LaFarge’s mix of esoteric styles takes him all over the planet, from the doo-wop city streets of big cities to the tropical climate of the Caribbean. In songs like “Killing Time”, he puts the different elements on the same plate but leaves them as separate items the way one does at a salad bar. One of the pleasures of listening to Pokey’s plate is identifying the individual sonic pieces and hearing how well he recreates them in new contexts. The acapella vocals behind his singing on “Killing Time” would perfectly fit a single from the Philadelphia ‘hood 50 years ago. Here it’s mixed with tinkling South American piano dance music and a steady drum and bass beat. The nonsensical lyrics (“I made a tugboat fly / I made a python crawl / I’m so cold I turned summer into fall”) just add to the fanciful song’s charm.

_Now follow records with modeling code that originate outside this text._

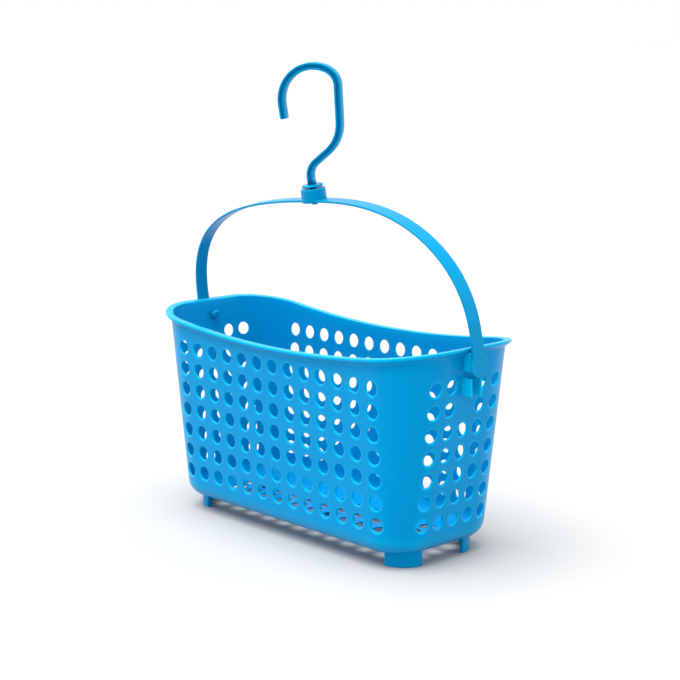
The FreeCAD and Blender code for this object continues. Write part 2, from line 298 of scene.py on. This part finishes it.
def round_corners(corners, steps=4):
    """The points of an open outline of corners (x, y, radius), with the corners rounded."""
    points = []
    for index, (x, y, radius) in enumerate(corners):
        here = Vector((x, y))
        if radius <= 0 or index in (0, len(corners) - 1):
            points.append(here)
            continue
        back = (Vector(corners[index - 1][:2]) - here).normalized()
        ahead = (Vector(corners[index + 1][:2]) - here).normalized()
        half = back.angle(ahead) / 2
        reach = radius / math.tan(half)
        middle = here + (back + ahead).normalized() * (radius / math.sin(half))
        start = here + back * reach - middle
        end = here + ahead * reach - middle
        sweep = start.angle_signed(end)
        for step in range(steps + 1):
            points.append(middle + turned(start, -sweep * step / steps))
    return points


def turned(vector, angle):
    """A flat vector turned anticlockwise by an angle."""
    cos, sin = math.cos(angle), math.sin(angle)
    return Vector((vector.x * cos - vector.y * sin, vector.x * sin + vector.y * cos))


def round_loop(corners, steps=4):
    """The same for a closed outline."""
    padded = [corners[-1]] + corners + [corners[0]]
    return round_corners(padded, steps)[1:-1]


def lathe(profile, steps=48):
    """Turns a (radius, height) profile about Z; one that meets the axis gets flat ends."""
    outline = [point for point in profile if point[0] > 0]
    skin = Skin()
    rings = []
    for radius, height in outline:
        rings.append([
            Vector((radius * math.cos(angle), radius * math.sin(angle), height))
            for angle in (math.tau * step / steps for step in range(steps))
        ])
    for first, second in zip(rings, rings[1:]):
        skin.strip(first, second, closed=True)
    if len(outline) < len(profile):
        skin.face(*rings[0])
        skin.face(*rings[-1])
    else:
        skin.strip(rings[-1], rings[0], closed=True)
    return skin


def block(low, high, edge):
    """A box with rounded edges."""
    mesh = bmesh.new()
    bmesh.ops.create_cube(mesh, size=1.0)
    low, high = Vector(low) * MM, Vector(high) * MM
    size = high - low
    bmesh.ops.scale(mesh, vec=size, verts=mesh.verts)
    bmesh.ops.translate(mesh, vec=(low + high) / 2, verts=mesh.verts)
    soften(mesh, edge)
    return mesh


def soften(mesh, width):
    """Rounds every edge of a closed mesh that turns by more than 40 degrees."""
    edges = [edge for edge in mesh.edges if edge.calc_face_angle() > math.radians(40)]
    bmesh.ops.bevel(mesh, geom=edges, offset=width * MM, segments=3, profile=0.5,
                    affect="EDGES", clamp_overlap=True)


# ---------------------------------------------------------------- basket shape
def base_start(out):
    """Height where the base rounding starts, on a surface moved out from the wall."""
    return BASE_TOP + BASE_TOP_SLOPE * out


def base_height(share, out, top):
    """Height on the base rounding, from the hole grid's bottom down to the floor."""
    start = base_start(out)
    radius = BASE_RADIUS + out
    first = math.asin((start - top) / radius)
    angle = first + (math.pi / 2 - first) * share
    return start - radius * math.sin(angle)


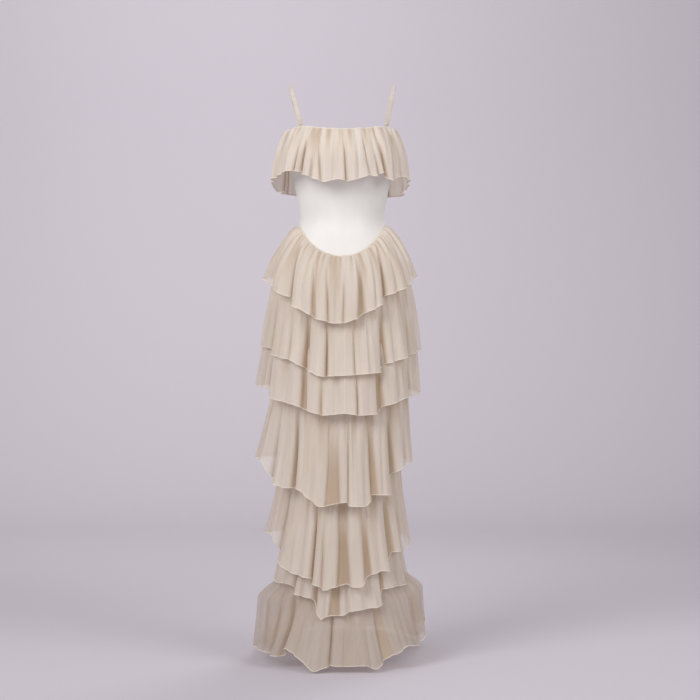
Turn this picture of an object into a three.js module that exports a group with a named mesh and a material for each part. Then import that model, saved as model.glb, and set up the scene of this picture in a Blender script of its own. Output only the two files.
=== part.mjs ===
// A tiered maxi dress in cream chiffon, worn form: a fitted bodice with a gathered flounce round
// the bust, two narrow shoulder straps, and a slim underskirt that carries seven gathered tiers
// from a dipped waist seam down to a floor-length hem with a short train.
// Millimetres, +Z up, front towards -Y. Heights in the tables are above the floor; the finished
// group is lowered so that its origin lies midway between the tops of the two straps.
import * as THREE from "three";

const SHOULDER_HEIGHT = 1435;
const CHIFFON = 1.2; // wall of the flounce and the tiers
const FITTED_CLOTH = 1.6; // wall of the bodice and the underskirt
const STRAP_WIDTH = 10;
const STRAP_THICKNESS = 2;
const STRAP_STEPS = 20;
const STRAP_TOP_X = 129;
const STRAP_BEND_CENTRE = 1330; // height of the middle of the shoulder's curve
const SEAM_GAP = 0.3; // left between two pieces at a seam
const CHORD_ROOM = 0.63; // keeps the flat facets of a gathered edge off the cloth under it
const WIDEST_FACET = 0.15; // radians round the body
const SEAM_OVERLAP = 4; // how far a gathered edge laps over the piece that it is sewn to
const FRONT_DIP_POWER = 1.85; // roundness of the dipped seams across the front
const BACK_DIP_POWER = 1.2;
const BACK_FLARE_POWER = 3.4; // how closely the train's reach is gathered about the centre back
const FOLD_SHARE = 0.42; // depth of a full fold, as a share of the cloth's stand-off there
const DEEPEST_FOLD = 32;
const FOLD_HALF_WIDTH = 15; // half the width of a fold's opening on the hem
const HALF_TURN = Math.PI;
const QUARTER_TURN = Math.PI / 2;

// The inside of the fitted cloth, as half-ellipses: half its width, and its reach to the front
// and to the back of the centre line.
const FIGURE = [
  { height: 1330, halfWidth: 134, front: 104, back: 90 },
  { height: 1290, halfWidth: 137, front: 118, back: 95 },
  { height: 1250, halfWidth: 134, front: 123, back: 94 },
  { height: 1200, halfWidth: 121, front: 108, back: 88 },
  { height: 1150, halfWidth: 110, front: 93, back: 83 },
  { height: 1095, halfWidth: 104, front: 84, back: 80 },
  { height: 1050, halfWidth: 122, front: 90, back: 92 },
  { height: 1000, halfWidth: 145, front: 99, back: 109 },
  { height: 950, halfWidth: 158, front: 106, back: 121 },
  { height: 910, halfWidth: 162, front: 111, back: 124 },
  { height: 850, halfWidth: 162, front: 114, back: 122 },
  { height: 750, halfWidth: 155, front: 113, back: 116 },
  { height: 600, halfWidth: 141, front: 108, back: 108 },
  { height: 450, halfWidth: 129, front: 103, back: 103 },
  { height: 300, halfWidth: 126, front: 103, back: 103 },
  { height: 0, halfWidth: 126, front: 103, back: 103 },
];

const BODICE_TOP = { front: 1312, side: 1312, back: 1300 };
// Strap names are the wearer's sides; angles are from the centre front.
const STRAPS = [
  { name: "strap_left", hand: 1, angle: 0.93 },
  { name: "strap_right", hand: -1, angle: 0.82 },
];
const STRAP_RISE = { height: 10, spread: 0.4 }; // the top edge lifts under each strap
const WAIST = { front: 1001, side: 1080, back: 1080, dipPower: 2.7 }; // dips to a soft point
const UNDERSKIRT_END = { front: 222, side: 272, back: 272 };

// Each gathered piece: its seam and hem heights, how far its crests stand off at the hem, how
// quickly they get there, where the front folds lie (degrees from the centre front), and the
// number of folds across the back. Left and right are as the dress is seen from the front.
const TIERS = [
  {
    name: "bust_flounce",
    seam: BODICE_TOP,
    hem: { front: 1176, left: 1192, right: 1192, back: 1165 },
    standOff: { front: 50, left: 53, right: 48, back: 50 },
    growth: 1.0,
    frontFolds: [-59, -46, -34, -25, -15, 2, 22, 30, 40, 56],
    backFolds: 9,
  },
  {
    name: "tier_1",
    seam: WAIST,
    hem: { front: 842, left: 960, right: 966, back: 955 },
    standOff: { front: 46, left: 38, right: 28, back: 42 },
    growth: 0.45,
    frontFolds: [-52, -37, -20, -10, 1, 15, 36, 55],
    backFolds: 8,
  },
  {
    name: "tier_2",
    seam: { front: 900, side: 1000, back: 1000 },
    hem: { front: 710, left: 780, right: 780, back: 785 },
    standOff: { front: 50, left: 42, right: 34, back: 46 },
    growth: 1.2,
    frontFolds: [-62, -35, -14, 9, 34, 60],
    backFolds: 8,
  },
  {
    name: "tier_3",
    seam: { front: 780, side: 850, back: 850 },
    hem: { front: 620, left: 684, right: 678, back: 685 },
    standOff: { front: 54, left: 60, right: 46, back: 54 },
    growth: 0.72,
    frontFolds: [-62, -35, -14, 9, 34, 60],
    backFolds: 8,
  },
  {
    name: "tier_4",
    seam: { front: 672, side: 735, back: 735 },
    hem: { front: 401, left: 474, right: 503, back: 498 },
    standOff: { front: 56, left: 82, right: 43, back: 56 },
    growth: 1.0,
    frontFolds: [-60, -44, -33, -20, -11, 0, 8, 24, 34, 46, 64],
    backFolds: 9,
  },
  {
    name: "tier_5",
    seam: { front: 460, side: 560, back: 560 },
    hem: { front: 203, left: 292, right: 302, back: 312 },
    standOff: { front: 56, left: 61, right: 41, back: 56 },
    growth: 1.1,
    frontFolds: [-54, -37, -23, -14, -5, 9, 19, 30, 43, 63],
    backFolds: 9,
  },
  {
    name: "tier_6",
    seam: { front: 300, side: 370, back: 370 },
    hem: { front: 140, left: 194, right: 194, back: 214 },
    standOff: { front: 48, left: 40, right: 38, back: 58 },
    growth: 1.1,
    frontFolds: [-50, -24, -6, 8, 25, 39, 56],
    backFolds: 8,
  },
  {
    name: "tier_7",
    seam: UNDERSKIRT_END,
    hem: { front: 7, left: 37, right: 31, back: 4 },
    standOff: { front: 84, left: 88, right: 82, back: 392 },
    growth: 1.5,
    isTrained: true,
    frontFolds: [-46, -19, -6, 7, 28, 49],
    backFolds: 11,
  },
];
const TIER_RINGS = [0, 0.2, 0.55, 1]; // places of the rings, from seam to hem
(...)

While the songs on In the Blossom of Their Shade may refer to such things as the world conflagrations or wasting one’s life, Pokey delivers the material with upbeat confidence. He continually sings in an affirmative, self-possessed tone, frequently about love. He knows nothing is certain in this world and professes that he can’t decide whether to “Love or to Be Alone”. But Pokey keeps on returning to the theme of finding true romance. He often puts this in a larger context. He’s looking for God or a positive reason to live (i.e., “put your heart in the Bible”). Yet the answer to his uncertainty repeatedly lies in the arms of another human being. “Paradise at my fingertips,” he sings about his paramour. It doesn’t get any better than that.
This album was initially called “Siesta Love” because of its Spanish musical tropes (calypso, flamenco) and affirmative messages about amour. The new title comes from the song “Mi Ideal” where he croons about a “slow and easy” love in both English and Spanish; not to mention he throws in a few “la la las” in the mix for breeziness. As the Delfonics taught us long ago, “La La Means I Love You”, but one doesn’t need a past reference to understand Pokey’s meaning. He’s joyful after not being happy for so long. We might have all been dwelling in the shade instead of the sun, but we can blossom because of the feelings we have inside, especially if we can find someone with whom to share them.